The centre of the story was not the making of the bomb, the story was told around the "interrogations" R.O. had. At the end, to see that all that was only because of someone's low self-esteem, was not so much of a satisfying ending either (you might claim here that that wasn't the ending, but that's where the story wrapped up, that's my point---the end was "oh I think we might have indeed started that chain reaction", ye ye too cliché because what he means is the repercussions of the bombing event and the soon coming ever-lasting hostility between US and Russia, etc, which might include the speeding up of global warming too). It wasn't even clear to me for the whole movie why Lewis was in a hearing but I guess it was because he had wanted to be appointed to a new position. His hearing couldn't be related to R.O.'s security clearance thing, because they didn't even know it was Lewis who started it at that time. I could go on with so many other unclear things but I will stop here. Maybe I will watch this movie again at home when the time comes, but I doubt that I will write about it again.

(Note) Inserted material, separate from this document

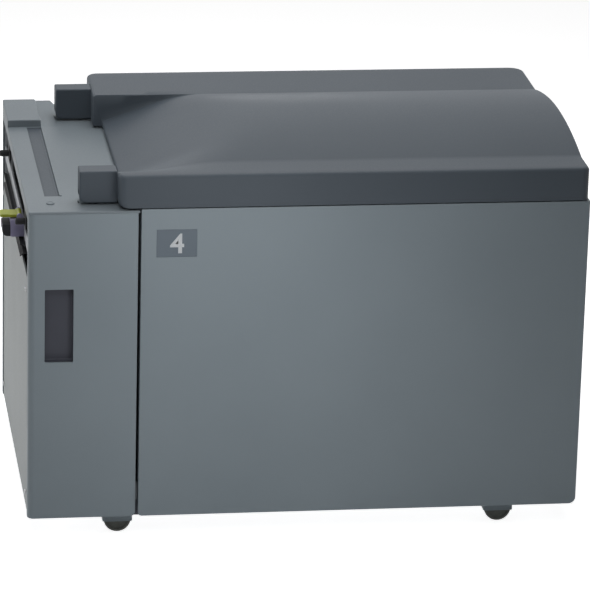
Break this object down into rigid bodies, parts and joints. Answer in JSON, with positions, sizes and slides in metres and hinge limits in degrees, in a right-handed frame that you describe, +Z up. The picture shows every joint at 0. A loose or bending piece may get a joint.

Anyways, perhaps if they really had a John Krasinski cameo, I could have given the movie a bit of a higher score. 


I give 7/10.


P.S. I don't know if anybody noticed this but there were literally flies who landed on the cameras when they were shooting, they would come land stay a bit and then fly away. They didn't even care about this even though they cared about the visual quality of the scenes "so much".


Fun fact: Apparently, this movie's actual film length is about 11 miles and the movie is about 3 hours. So you could, if you want, go on a treadmill, and walk about 11 miles while watching the movie on your phone/ipad, because on average it takes about 3 hours to walk 11 miles.